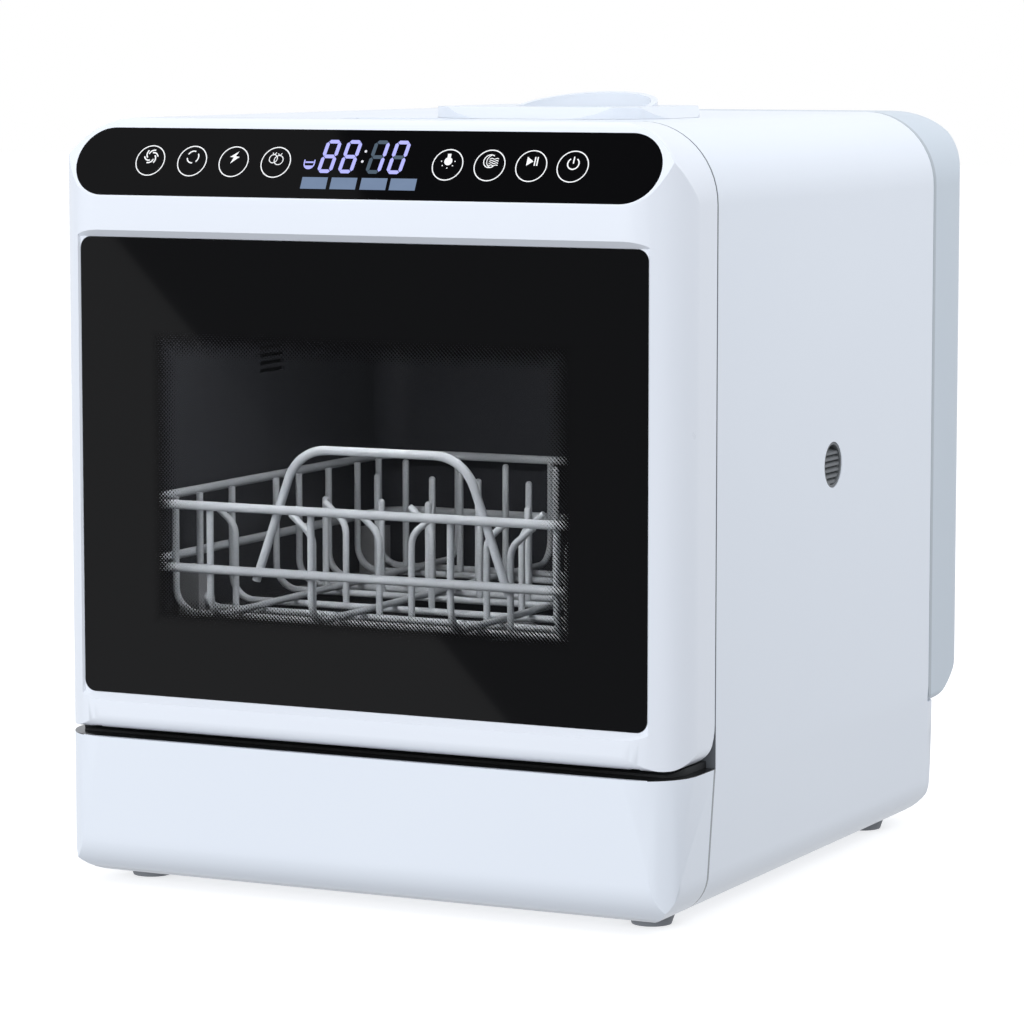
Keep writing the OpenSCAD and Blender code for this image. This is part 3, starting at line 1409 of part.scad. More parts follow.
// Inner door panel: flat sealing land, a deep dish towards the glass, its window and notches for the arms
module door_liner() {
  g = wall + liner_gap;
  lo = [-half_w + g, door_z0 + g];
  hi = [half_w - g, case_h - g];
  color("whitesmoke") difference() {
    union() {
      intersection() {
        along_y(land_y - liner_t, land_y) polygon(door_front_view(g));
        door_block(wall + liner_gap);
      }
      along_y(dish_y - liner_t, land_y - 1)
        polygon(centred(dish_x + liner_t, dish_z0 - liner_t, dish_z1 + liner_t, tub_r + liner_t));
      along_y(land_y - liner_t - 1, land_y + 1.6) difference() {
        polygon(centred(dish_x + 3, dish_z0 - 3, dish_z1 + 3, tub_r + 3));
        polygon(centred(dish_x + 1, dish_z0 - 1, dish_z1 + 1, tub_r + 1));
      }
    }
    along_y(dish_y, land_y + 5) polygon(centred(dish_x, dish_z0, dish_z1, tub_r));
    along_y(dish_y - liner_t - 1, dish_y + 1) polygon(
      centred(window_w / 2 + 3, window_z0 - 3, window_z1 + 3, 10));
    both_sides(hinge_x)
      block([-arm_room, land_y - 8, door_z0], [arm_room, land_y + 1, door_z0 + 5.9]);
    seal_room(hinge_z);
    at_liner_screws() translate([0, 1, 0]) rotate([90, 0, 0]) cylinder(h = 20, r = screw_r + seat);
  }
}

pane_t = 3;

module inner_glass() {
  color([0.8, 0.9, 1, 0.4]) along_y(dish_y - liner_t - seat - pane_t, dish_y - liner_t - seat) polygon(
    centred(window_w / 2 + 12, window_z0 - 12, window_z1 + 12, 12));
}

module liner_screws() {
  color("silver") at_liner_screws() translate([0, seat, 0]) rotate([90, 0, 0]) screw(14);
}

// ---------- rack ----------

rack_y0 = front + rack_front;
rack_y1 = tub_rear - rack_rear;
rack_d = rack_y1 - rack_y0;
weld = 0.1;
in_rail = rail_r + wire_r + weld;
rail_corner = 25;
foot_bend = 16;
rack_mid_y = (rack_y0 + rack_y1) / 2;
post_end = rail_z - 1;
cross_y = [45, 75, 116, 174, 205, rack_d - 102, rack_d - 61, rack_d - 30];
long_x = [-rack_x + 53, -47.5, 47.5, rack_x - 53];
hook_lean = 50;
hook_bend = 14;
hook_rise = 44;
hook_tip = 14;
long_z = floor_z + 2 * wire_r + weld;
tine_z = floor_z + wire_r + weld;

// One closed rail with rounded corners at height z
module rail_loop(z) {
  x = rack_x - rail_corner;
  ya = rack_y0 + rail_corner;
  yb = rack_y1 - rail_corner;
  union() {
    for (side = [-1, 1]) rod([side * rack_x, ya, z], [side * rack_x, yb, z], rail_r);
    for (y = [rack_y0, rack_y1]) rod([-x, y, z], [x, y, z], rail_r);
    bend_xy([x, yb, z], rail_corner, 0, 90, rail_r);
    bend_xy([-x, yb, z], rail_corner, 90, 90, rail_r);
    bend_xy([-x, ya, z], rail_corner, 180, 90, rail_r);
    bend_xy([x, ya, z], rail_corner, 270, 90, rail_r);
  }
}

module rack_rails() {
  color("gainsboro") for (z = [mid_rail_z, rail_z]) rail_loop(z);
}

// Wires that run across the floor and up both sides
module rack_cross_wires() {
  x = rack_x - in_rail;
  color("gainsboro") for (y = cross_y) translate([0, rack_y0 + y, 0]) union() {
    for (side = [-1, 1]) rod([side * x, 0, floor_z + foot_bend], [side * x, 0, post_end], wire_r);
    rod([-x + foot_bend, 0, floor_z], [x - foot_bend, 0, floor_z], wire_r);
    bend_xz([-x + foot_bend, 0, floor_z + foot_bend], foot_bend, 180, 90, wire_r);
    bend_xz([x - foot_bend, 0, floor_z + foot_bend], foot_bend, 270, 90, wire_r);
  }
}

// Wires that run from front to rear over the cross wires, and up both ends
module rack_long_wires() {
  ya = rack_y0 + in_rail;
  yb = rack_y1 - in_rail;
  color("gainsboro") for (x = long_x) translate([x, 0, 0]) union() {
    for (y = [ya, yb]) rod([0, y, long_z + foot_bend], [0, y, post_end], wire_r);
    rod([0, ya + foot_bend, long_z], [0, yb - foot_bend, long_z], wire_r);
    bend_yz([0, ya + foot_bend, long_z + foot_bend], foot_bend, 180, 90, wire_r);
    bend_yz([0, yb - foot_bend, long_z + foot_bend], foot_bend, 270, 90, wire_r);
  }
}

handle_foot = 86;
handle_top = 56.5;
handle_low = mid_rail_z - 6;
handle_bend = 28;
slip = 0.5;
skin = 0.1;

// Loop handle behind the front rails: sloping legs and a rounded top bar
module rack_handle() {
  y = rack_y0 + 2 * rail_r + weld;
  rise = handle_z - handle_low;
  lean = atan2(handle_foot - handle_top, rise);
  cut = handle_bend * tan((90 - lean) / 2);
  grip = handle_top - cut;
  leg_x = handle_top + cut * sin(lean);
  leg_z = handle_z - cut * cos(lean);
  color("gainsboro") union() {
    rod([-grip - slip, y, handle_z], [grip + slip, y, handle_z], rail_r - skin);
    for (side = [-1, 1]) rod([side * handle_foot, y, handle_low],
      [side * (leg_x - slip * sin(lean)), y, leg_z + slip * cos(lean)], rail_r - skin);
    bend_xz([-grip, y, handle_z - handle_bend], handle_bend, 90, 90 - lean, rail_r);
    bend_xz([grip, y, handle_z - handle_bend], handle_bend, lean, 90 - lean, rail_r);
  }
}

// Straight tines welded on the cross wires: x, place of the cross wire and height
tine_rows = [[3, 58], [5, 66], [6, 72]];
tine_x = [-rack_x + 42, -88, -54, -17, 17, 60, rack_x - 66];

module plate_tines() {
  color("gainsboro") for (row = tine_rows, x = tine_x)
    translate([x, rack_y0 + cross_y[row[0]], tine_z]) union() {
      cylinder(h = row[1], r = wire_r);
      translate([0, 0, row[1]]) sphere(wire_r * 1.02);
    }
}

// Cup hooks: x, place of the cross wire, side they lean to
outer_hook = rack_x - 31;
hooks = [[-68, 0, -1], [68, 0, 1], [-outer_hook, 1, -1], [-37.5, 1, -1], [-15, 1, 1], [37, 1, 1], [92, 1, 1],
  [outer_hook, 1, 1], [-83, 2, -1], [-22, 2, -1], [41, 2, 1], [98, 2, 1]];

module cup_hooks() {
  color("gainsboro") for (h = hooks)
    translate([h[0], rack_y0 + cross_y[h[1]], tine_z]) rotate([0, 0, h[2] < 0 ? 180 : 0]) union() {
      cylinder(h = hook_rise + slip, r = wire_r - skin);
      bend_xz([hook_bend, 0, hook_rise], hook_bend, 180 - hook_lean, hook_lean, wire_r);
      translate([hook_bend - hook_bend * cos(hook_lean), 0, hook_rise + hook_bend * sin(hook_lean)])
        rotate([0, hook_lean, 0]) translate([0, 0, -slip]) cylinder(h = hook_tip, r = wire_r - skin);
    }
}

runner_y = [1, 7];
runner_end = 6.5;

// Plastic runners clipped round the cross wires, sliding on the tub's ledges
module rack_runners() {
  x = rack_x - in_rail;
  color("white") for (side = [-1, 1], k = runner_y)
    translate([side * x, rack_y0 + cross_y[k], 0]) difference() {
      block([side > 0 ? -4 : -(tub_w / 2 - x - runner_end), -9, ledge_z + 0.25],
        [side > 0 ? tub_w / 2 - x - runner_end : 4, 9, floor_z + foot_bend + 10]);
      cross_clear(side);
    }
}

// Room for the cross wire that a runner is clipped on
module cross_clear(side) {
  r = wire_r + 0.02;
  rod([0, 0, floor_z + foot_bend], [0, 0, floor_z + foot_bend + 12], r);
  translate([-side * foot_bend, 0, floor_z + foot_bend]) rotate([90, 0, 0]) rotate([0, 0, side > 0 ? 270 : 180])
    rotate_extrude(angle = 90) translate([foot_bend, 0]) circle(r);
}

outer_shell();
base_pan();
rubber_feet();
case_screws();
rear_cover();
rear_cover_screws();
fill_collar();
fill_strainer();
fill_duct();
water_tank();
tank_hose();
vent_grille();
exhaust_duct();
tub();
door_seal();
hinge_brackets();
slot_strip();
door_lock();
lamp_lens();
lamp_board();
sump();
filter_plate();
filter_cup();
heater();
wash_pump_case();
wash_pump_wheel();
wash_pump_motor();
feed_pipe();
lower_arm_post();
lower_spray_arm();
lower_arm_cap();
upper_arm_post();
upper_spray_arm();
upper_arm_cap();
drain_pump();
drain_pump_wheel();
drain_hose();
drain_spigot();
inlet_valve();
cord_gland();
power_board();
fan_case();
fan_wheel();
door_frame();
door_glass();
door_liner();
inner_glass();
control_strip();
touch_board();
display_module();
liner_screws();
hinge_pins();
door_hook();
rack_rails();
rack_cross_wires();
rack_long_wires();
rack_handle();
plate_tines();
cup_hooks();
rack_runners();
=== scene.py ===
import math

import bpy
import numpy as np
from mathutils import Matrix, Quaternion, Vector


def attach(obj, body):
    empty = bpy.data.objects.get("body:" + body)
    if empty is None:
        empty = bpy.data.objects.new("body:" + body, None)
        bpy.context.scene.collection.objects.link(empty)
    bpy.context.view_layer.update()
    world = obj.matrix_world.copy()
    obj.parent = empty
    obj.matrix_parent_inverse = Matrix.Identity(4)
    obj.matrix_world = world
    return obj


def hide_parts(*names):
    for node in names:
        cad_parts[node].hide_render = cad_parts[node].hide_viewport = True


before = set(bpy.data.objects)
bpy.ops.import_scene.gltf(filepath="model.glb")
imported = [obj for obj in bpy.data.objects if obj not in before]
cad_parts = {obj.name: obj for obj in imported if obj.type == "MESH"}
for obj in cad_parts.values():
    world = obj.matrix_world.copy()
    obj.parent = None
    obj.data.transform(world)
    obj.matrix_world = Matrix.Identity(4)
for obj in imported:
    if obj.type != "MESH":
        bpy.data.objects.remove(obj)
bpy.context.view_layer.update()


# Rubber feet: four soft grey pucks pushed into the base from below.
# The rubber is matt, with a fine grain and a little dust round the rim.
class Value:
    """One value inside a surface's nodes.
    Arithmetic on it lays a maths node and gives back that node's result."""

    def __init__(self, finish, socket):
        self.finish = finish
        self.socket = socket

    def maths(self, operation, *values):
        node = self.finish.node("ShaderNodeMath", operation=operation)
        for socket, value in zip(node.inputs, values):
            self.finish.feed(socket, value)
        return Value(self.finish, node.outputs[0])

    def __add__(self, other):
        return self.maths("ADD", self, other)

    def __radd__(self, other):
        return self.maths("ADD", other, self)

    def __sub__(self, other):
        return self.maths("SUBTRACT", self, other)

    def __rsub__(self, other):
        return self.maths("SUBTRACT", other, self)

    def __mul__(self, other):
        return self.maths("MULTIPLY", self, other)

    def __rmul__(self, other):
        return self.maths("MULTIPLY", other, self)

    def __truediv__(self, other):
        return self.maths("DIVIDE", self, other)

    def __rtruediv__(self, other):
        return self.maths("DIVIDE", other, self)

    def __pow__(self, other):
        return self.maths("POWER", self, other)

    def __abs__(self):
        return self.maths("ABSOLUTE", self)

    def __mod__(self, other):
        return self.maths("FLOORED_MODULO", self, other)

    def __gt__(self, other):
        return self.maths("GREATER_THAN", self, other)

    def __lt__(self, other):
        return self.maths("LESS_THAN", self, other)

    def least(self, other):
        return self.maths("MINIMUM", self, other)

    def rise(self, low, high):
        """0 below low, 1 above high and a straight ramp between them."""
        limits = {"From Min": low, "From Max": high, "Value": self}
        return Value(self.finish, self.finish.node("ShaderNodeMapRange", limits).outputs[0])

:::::

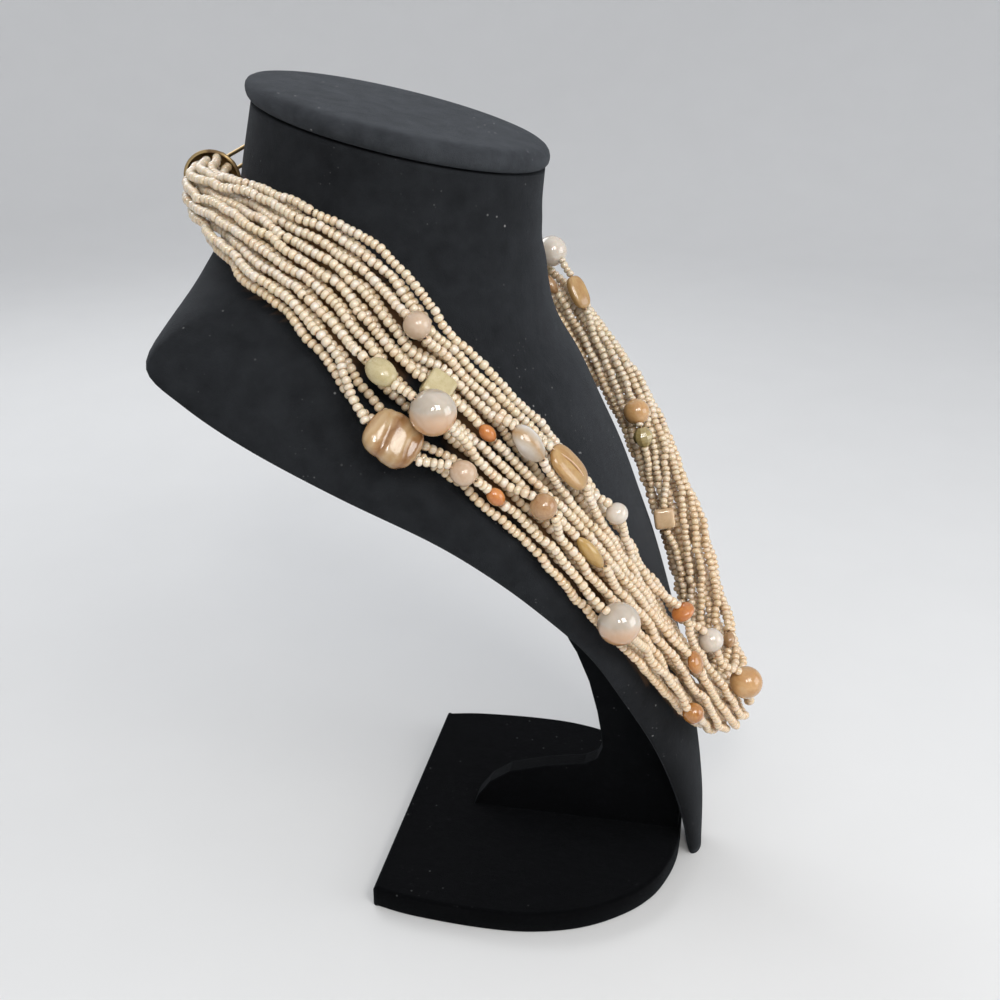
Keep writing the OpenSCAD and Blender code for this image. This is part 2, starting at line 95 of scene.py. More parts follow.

:::::

#### [What you need to do]
Identify all lines where the word "this" shows up. Copy them.

#### [Worked answer]
Keep writing the OpenSCAD and Blender code for this image. This is part 3, starting at line 1409 of part.scad. More parts follow.
Keep writing the OpenSCAD and Blender code for this image. This is part 2, starting at line 95 of scene.py. More parts follow.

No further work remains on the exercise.